# [What you need to do]
Write each line out exactly, leaving none out.

# [Data lines]
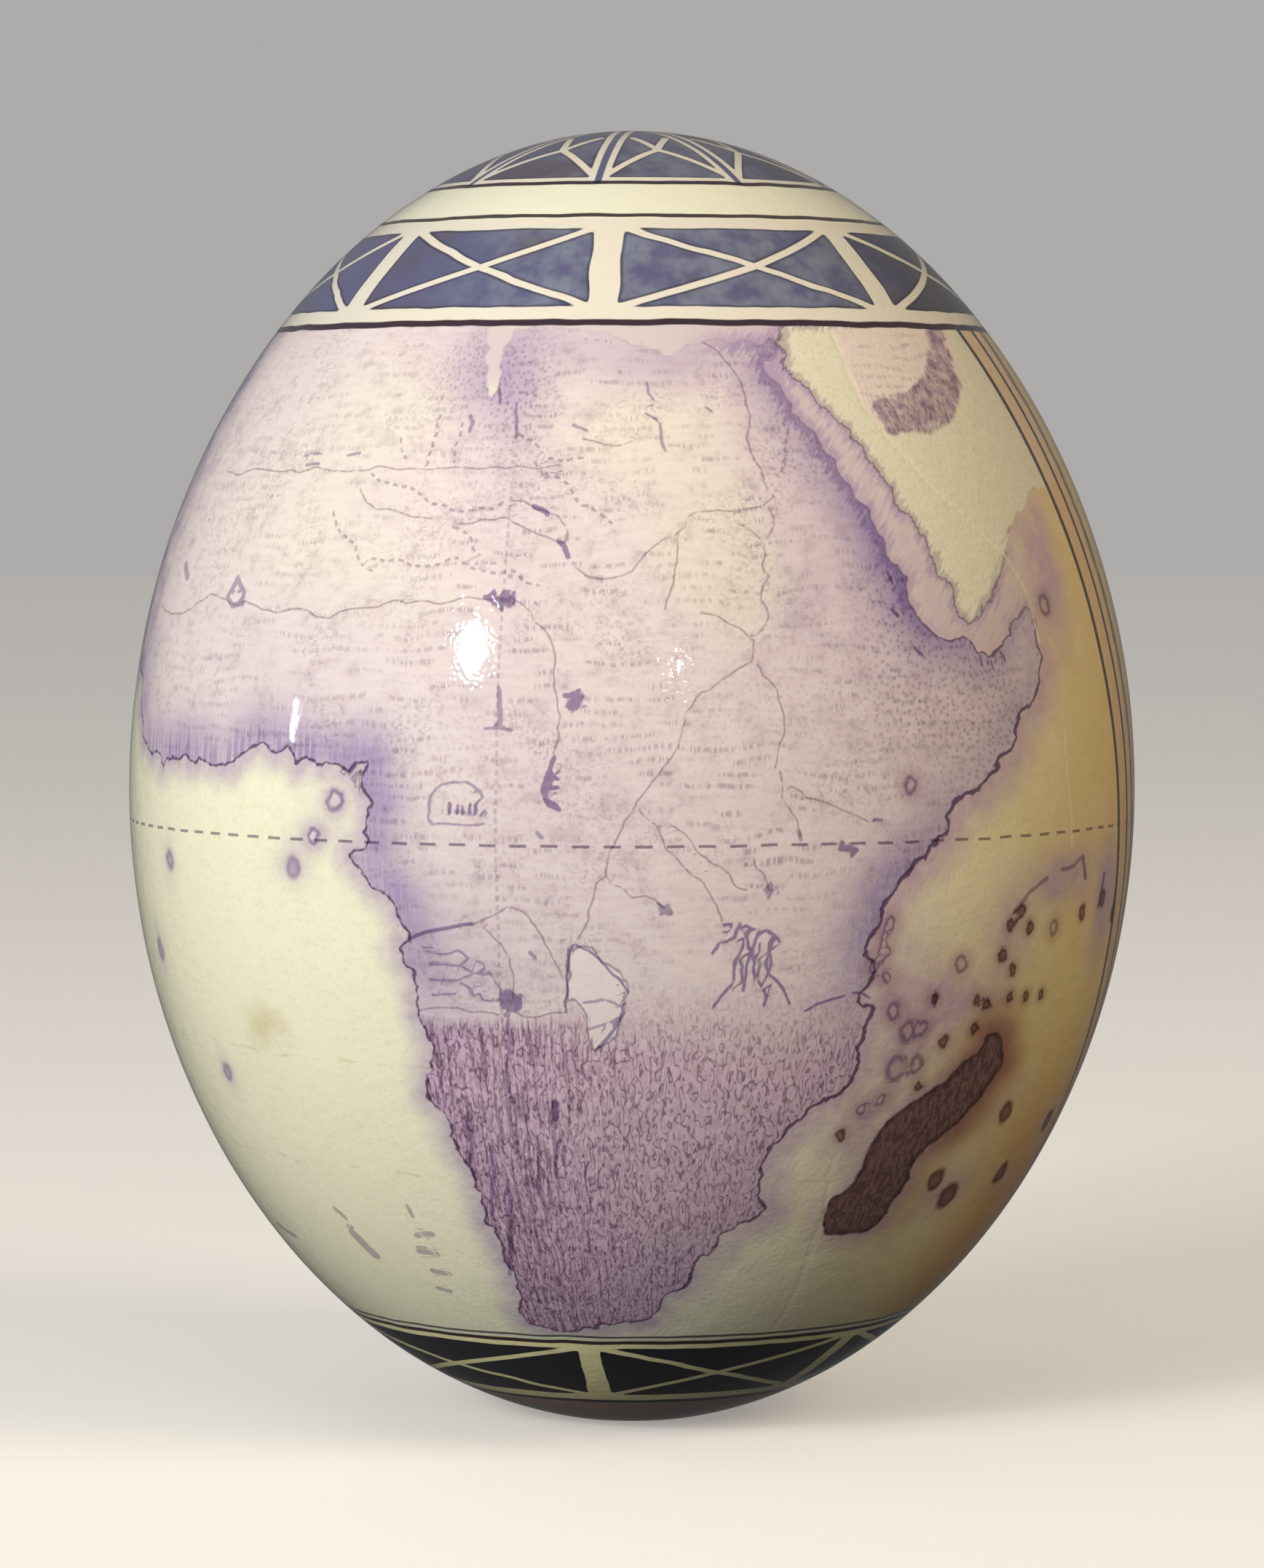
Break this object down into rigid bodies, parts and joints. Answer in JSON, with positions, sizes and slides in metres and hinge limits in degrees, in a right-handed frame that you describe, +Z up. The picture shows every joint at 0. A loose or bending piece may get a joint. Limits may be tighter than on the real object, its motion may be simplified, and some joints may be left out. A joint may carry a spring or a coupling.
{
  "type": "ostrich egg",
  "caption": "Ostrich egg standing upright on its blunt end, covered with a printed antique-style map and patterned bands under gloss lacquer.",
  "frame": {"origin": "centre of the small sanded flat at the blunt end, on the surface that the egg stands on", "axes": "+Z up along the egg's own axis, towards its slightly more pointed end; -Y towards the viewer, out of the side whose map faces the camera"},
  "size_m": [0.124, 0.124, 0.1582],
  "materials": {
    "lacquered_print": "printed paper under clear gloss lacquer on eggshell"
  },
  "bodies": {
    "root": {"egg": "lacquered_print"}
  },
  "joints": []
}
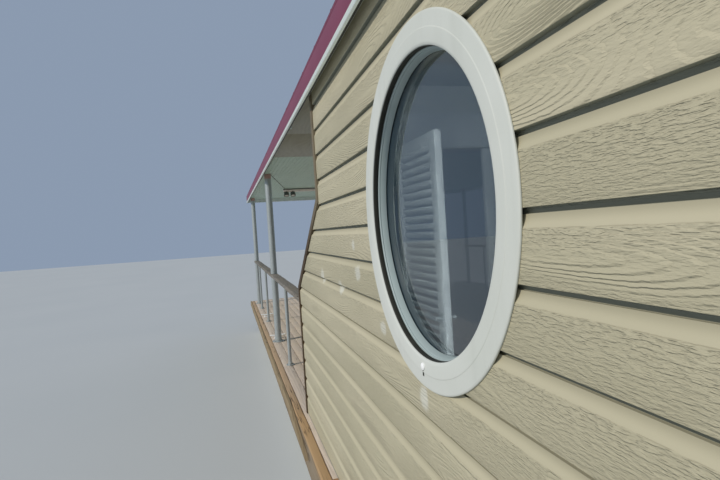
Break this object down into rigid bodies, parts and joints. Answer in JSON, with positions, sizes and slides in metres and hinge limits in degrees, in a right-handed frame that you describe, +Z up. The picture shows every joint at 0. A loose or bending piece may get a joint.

# [Final result]
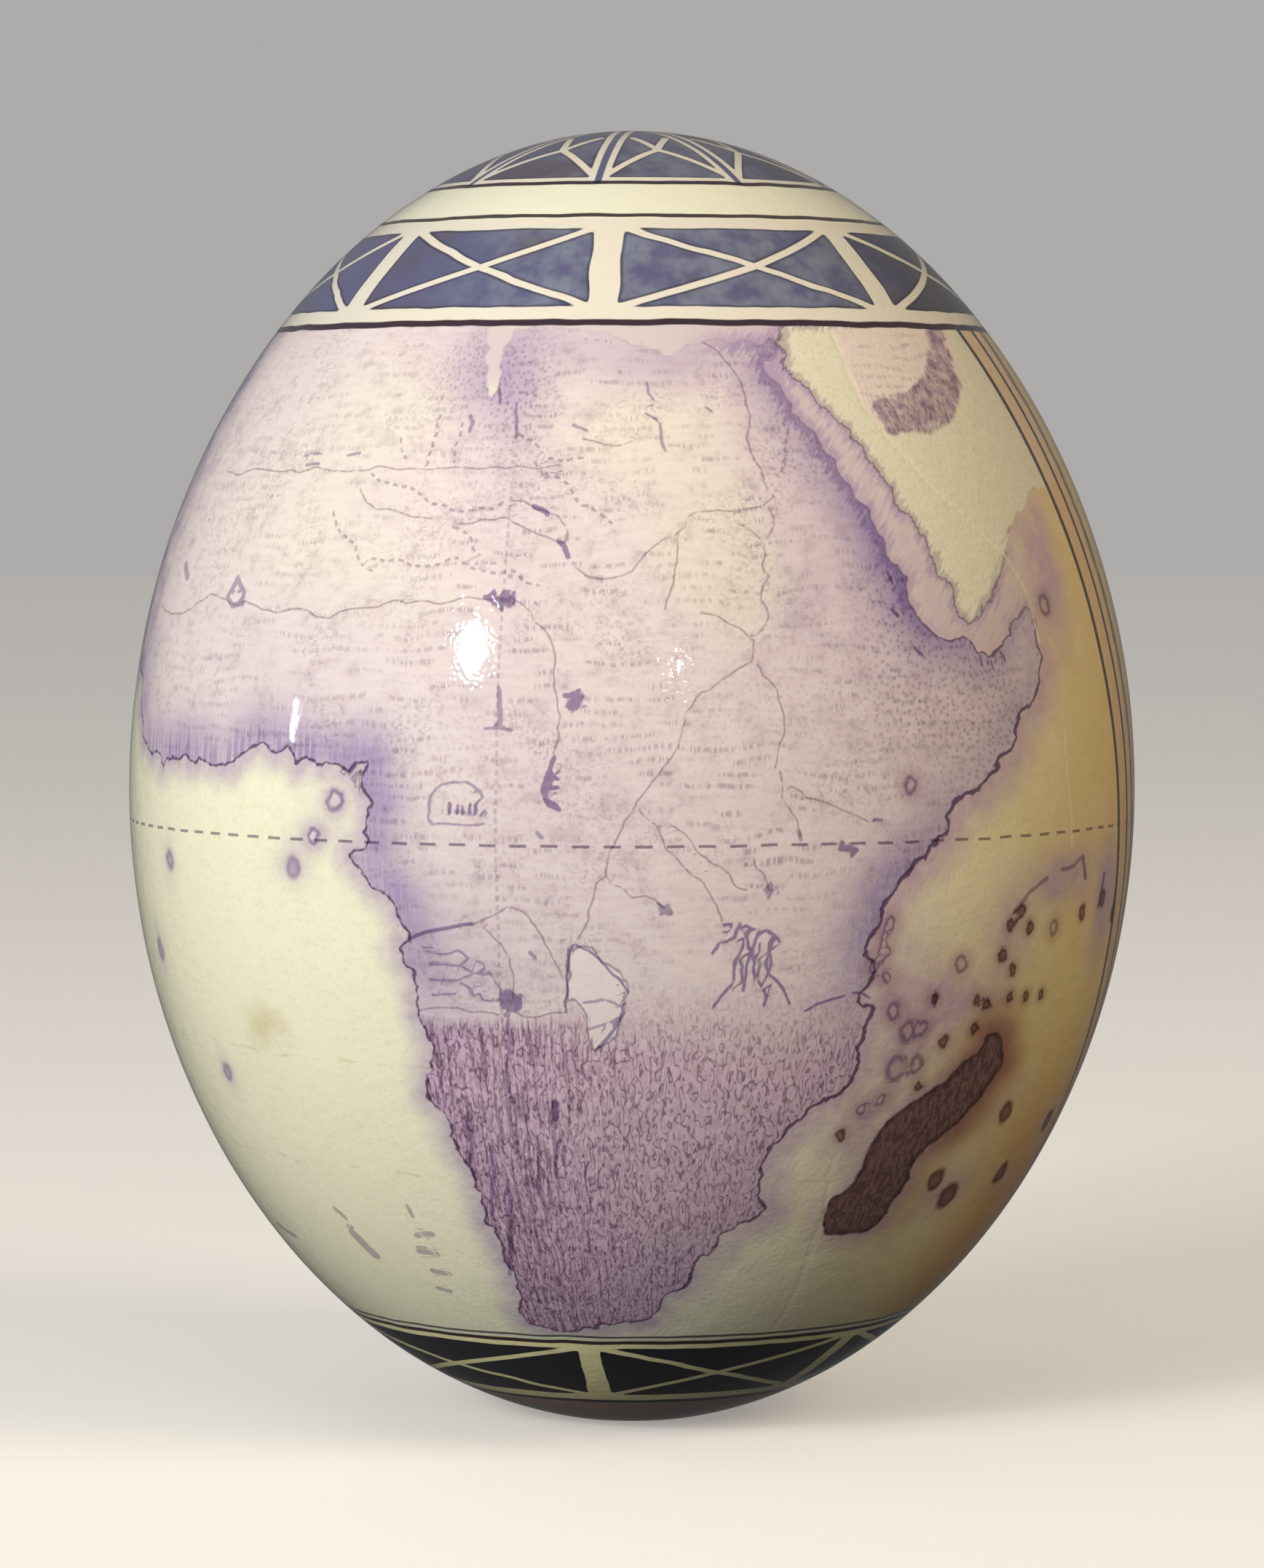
Break this object down into rigid bodies, parts and joints. Answer in JSON, with positions, sizes and slides in metres and hinge limits in degrees, in a right-handed frame that you describe, +Z up. The picture shows every joint at 0. A loose or bending piece may get a joint. Limits may be tighter than on the real object, its motion may be simplified, and some joints may be left out. A joint may carry a spring or a coupling.
{
  "type": "ostrich egg",
  "caption": "Ostrich egg standing upright on its blunt end, covered with a printed antique-style map and patterned bands under gloss lacquer.",
  "frame": {"origin": "centre of the small sanded flat at the blunt end, on the surface that the egg stands on", "axes": "+Z up along the egg's own axis, towards its slightly more pointed end; -Y towards the viewer, out of the side whose map faces the camera"},
  "size_m": [0.124, 0.124, 0.1582],
  "materials": {
    "lacquered_print": "printed paper under clear gloss lacquer on eggshell"
  },
  "bodies": {
    "root": {"egg": "lacquered_print"}
  },
  "joints": []
}
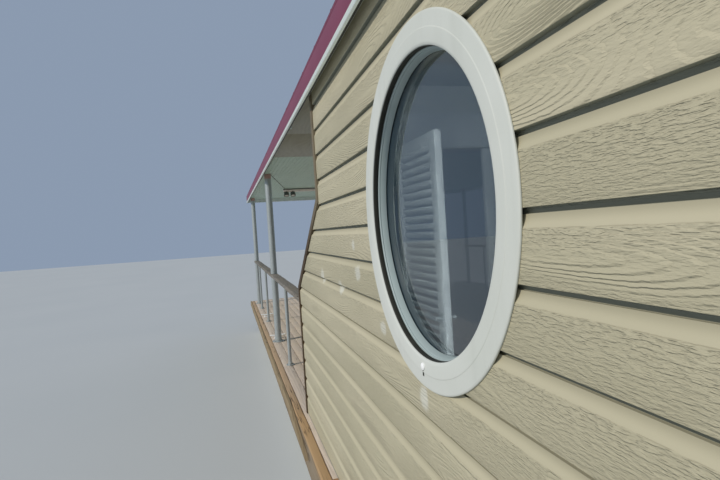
Break this object down into rigid bodies, parts and joints. Answer in JSON, with positions, sizes and slides in metres and hinge limits in degrees, in a right-handed frame that you describe, +Z up. The picture shows every joint at 0. A loose or bending piece may get a joint.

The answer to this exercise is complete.